In November, Rule told BNN Bloomberg that Goldcorp had good assets, but it had underperformed operationally, setting itself up for a takeover.

He said a recent merger between Barrick and Randgold Resources had set the tone for other big mergers and takeovers, as gold miners come under pressure to put together bigger and “more liquid entities.”

Goldcorp’s poor third-quarter financials, which reported a $101 million net loss, were worse than analysts had expected, Rule said, which made Goldcorp ripe for acquisition.

“My sense is that, within 12 months, the company will have a new symbol,” Rule predicted in November.

Sure enough, in mid-January, Newmont announced its US$10 billion offer.

“This isn’t a merger – this is a takeover,” Rule told Business in Vancouver. “This is a company with five Tier 1 assets taking over a company with one Tier 1 asset.”

The merger would make Newmont the largest gold mining company, something Barrick appears not to like much, since it already held that title, even before its US$6 billion takeover of Randgold.

Two weeks ago, Barrick announced a US$18 billion hostile takeover bid for Newmont. That’s less than Newmont’s market value.

“I don’t think it’s a serious offer,” Rule said. “It’s a take-under. You don’t offer under market if you really want to succeed.”

Newmont’s outgoing CEO said the board will consider Barrick’s offer, but he doesn’t seem to be taking it very seriously.

Goldcorp shareholders will vote on the Barrick offer in early April.

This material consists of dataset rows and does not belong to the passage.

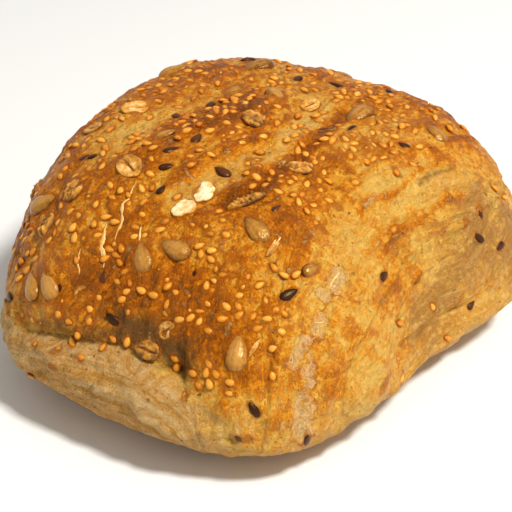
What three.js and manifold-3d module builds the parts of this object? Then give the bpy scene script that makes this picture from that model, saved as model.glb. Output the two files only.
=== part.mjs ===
// Square-cut multigrain bread roll with seeds baked into its crust, millimetres, +Z up.
// The origin is on the surface that the roll stands on, under the middle of its box. The roll's length
// runs along X. The crust is given by its distance from a point inside, the heart, in each direction, so a
// place on it is a bearing round the upright axis (0 along +X, 90 along +Y) and a rise above the level of
// the belly, both in degrees.
import * as THREE from "three";
import { mergeVertices } from "three/addons/utils/BufferGeometryUtils.js";
import Module from "manifold-3d";

// Driving sizes of the loaf.
const LENGTH = 121;
const WIDTH = 106;
const HEIGHT = 54.5;
const BELLY = 13.2; // height of the widest level above the base
const HEART = new THREE.Vector3(-1.7, -1.6, BELLY);

// How full the loaf is: exponents of the plan and of the profile above and below the belly.
const PLAN_FULLNESS = 2.4;
const UPPER_WALL = 3.9;
const UPPER_CROWN = 1.7;
const LOWER_WALL = 3.4;
const LOWER_CURVE = 2.0;
const LOWER_DEPTH = 1.1; // where the underside would close, in belly heights, had it no flat base

// The crown leans this far off the belly's middle, and the plan swells towards its cut corners.
const LEAN = { x: 15.4, y: 12.9, bend: 1.5 };
const PLAN_SWELLS = [
  { lobes: 2, share: 0.041, bearing: -45 },
  { lobes: 3, share: 0.06, bearing: 87 },
  { lobes: 4, share: 0.05, bearing: 57 },
];

// Soft lumps all over: height, and the length of one lump along each axis.
const LUMPS = { height: 0.45, x: 27, y: 23, z: 19 };
const FOOT = 4; // relief fades to nothing over this height above the base

// Long features of the crust. Each follows a path of [bearing, rise] places; height is how far the crust
// stands out (or sinks in) along it, left and right how far that reaches to either side of the path.
const SCORES = [
  { height: -1.3, left: 4.5, right: 4.5, path: [[113, 51], [103, 56], [82, 58], [50, 54]] },
  { height: -1.5, left: 5.5, right: 5.5, path: [[170, 51], [-178, 60], [-165, 75], [-30, 82], [-6, 62]] },
];
const FOLDS = [
  // lifted edge of the crust above the near score, and the groove under it
  { height: 1.6, left: 6, right: 1.6, path: [[-20, 84], [162, 80], [164, 69], [165, 61], [166, 52]] },
  { height: -1.4, left: 2.2, right: 2.6, path: [[-157, 58], [-136, 68], [-73, 74], [-24, 62], [-15, 56]] },
  // ridge between the two scores
  { height: 1.3, left: 6, right: 6, path: [[140, 56], [120, 68], [40, 68]] },
  // fold where the end was tucked over its foot, with the hollow above it and the foot below
  { height: -1.7, left: 2.4, right: 1.5, path: [[155, 7], [169, 9], [180, 11.5], [-172, 12], [-160, 10.5]] },
  { height: -1.6, left: 3, right: 3, path: [[-160, 10.5], [-157, 8.5], [-153, 5.5]] },
  { height: -2.6, left: 6, right: 5, path: [[-178, 17], [-168, 16], [-161, 13.5]] },
  { height: 1.2, left: 4, right: 6, path: [[158, 2], [175, 5], [-168, 4]] },
  // soft edge down the cut side, the hollow beside it and the creases above
  { height: 0.9, left: 6, right: 9, path: [[-98, 21], [-107, 11], [-110, 2]] },
  { height: -0.8, left: 10, right: 10, path: [[-88, 12], [-70, 10]] },
  { height: 1.0, left: 2.6, right: 3.5, path: [[-78, 34], [-68, 32], [-59, 27]] },
  { height: 0.9, left: 3, right: 4, path: [[-76, 51], [-58, 47]] },
  { height: 1.1, left: 3.5, right: 3.5, path: [[-62, 40], [-50, 33], [-47, 22], [-50, 10]] },
  // lip round the foot of the cut side, and the groove above it
  { height: -1.2, left: 2.5, right: 2, path: [[-99, 5], [-79, 4], [-64, 4]] },
  { height: 1.2, left: 3, right: 4, path: [[-102, -3], [-90, -2], [-70, -1], [-52, 0]] },
  // the far sides: a fold above the foot, a soft edge and a crease
  { height: -1.8, left: 4, right: 2, path: [[20, 6], [45, 9], [75, 8], [100, 10]] },
  { height: 1.3, left: 6, right: 8, path: [[60, 30], [52, 14], [48, 0]] },
  { height: -1.1, left: 4, right: 3, path: [[-30, 24], [-8, 28], [14, 26]] },
];
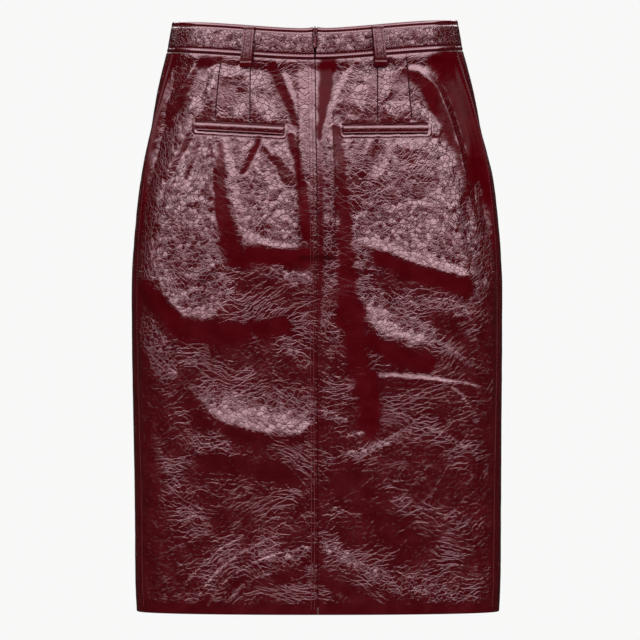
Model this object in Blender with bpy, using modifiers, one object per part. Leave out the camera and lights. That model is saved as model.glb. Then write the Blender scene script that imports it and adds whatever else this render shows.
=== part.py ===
"""A knee-length leather pencil skirt with a waistband, belt loops, back welt pockets and a centre back zip.

Units are metres and +Z is up. The skirt keeps the hollow form that it has on a wearer. Its back faces -Y, so
+X is on the right of someone who looks at the back. The origin is the middle of the waistband, where it is held.
Angles run round the skirt from the centre back: 0 is the centre back and a positive angle goes towards +X.
"""

import math
from collections import namedtuple
from functools import lru_cache

import bmesh
import bpy
from mathutils import Matrix, Vector

COLLECTION = "leather_skirt"
MM = 0.001

# Driving dimensions
GAP = 0.3 * MM  # between pieces that meet
LEATHER = 1.5 * MM  # one layer of panel leather
BAND_WALL = 3.0 * MM  # the waistband is two layers
BAND_PROUD = 0.8 * MM  # how far the waistband stands out from the panels
BAND_HEIGHT = 32 * MM
WAIST_TOP = 19.5 * MM  # the waistband's upper edge at the sides
WAIST_DIP = 11 * MM  # how much lower that edge is at the centre back and centre front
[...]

Rule thinks there will be some short-term losses for Goldcorp’s head office, and that Newmont may sell off some of Goldcorp’s assets, which would be good for B.C. junior miners.

“It isn’t so good in the near term for the people who lose their jobs,” Rule said. “Longer term, my suspicion is it’s even good for them.”

He points to what happened when Placer Dome was acquired by Barrick. Junior miners picked up some of the assets that got pieced off, as well as some of its talent to create new companies.

“In Vancouver I see this great surge in mergers as being hugely beneficial for the juniors,” he said. “I see these people having the ability to lavish extra care and attention on properties that, while they’re not top-tier properties, could really benefit some of the more efficient Vancouver juniors.”

While there will be some job rationalization in Vancouver, there will also be gains, since Newmont plans to move its North American operations office from Nevada to Vancouver.

It also spends more on exploration than Goldcorp has, and Newmont sees opportunities to increase the exploration spend on some of Goldcorp’s development projects, most of which are in Canada.

“That regional office out of Vancouver will be responsible for all of the operations and projects and reserves and exploration in North America,” said Omar Jabara, Newmont’s corporate communications executive. “It will be responsible for roughly three million ounces of the companies’ combined production, which I believe is more than Goldcorp’s current production.

“Our exploration team is very eager to get up there and begin investing in exploration on those properties to see what additional value they can find, because we see there’s a lot of value that’s gone untapped and unexplored.”

All of Goldcorp’s seven operating mines are in the Americas – four in Canada and one each in Mexico, the Dominican Republic and Argentina. It also has five development projects in Canada and two in Chile.

Newmont is the larger company, with three mines in the U.S., three in Australia, two in South America and two in Africa.

In a presentation to analysts last week, Goldberg dismissed Barrick’s negative premium offer, characterizing Barrick’s new management as inexperienced and Randgold’s shareholder returns as “anemic.” Barrick CEO Mark Bristow returned fire by calling Goldberg “a loser.” 

Despite that heated rhetoric, the two companies managed to sit down and hammer out a new agreement.

Barrick and Newmont announced March 11 that they have agreed to enter a new joint venture that will combine their respective mines and talent in Nevada. That will result in an estimated $500 million in “synergies,” the companies said in a joint release.

As a result of the new joint venture, Barrick has withdrawn its takeover bid for Newmont.

The new Barrick-Newmont joint venture in Nevada will not have an impact on the Newmont-Goldcorp merger, which is going ahead as planned, with special shareholder meetings being set for April.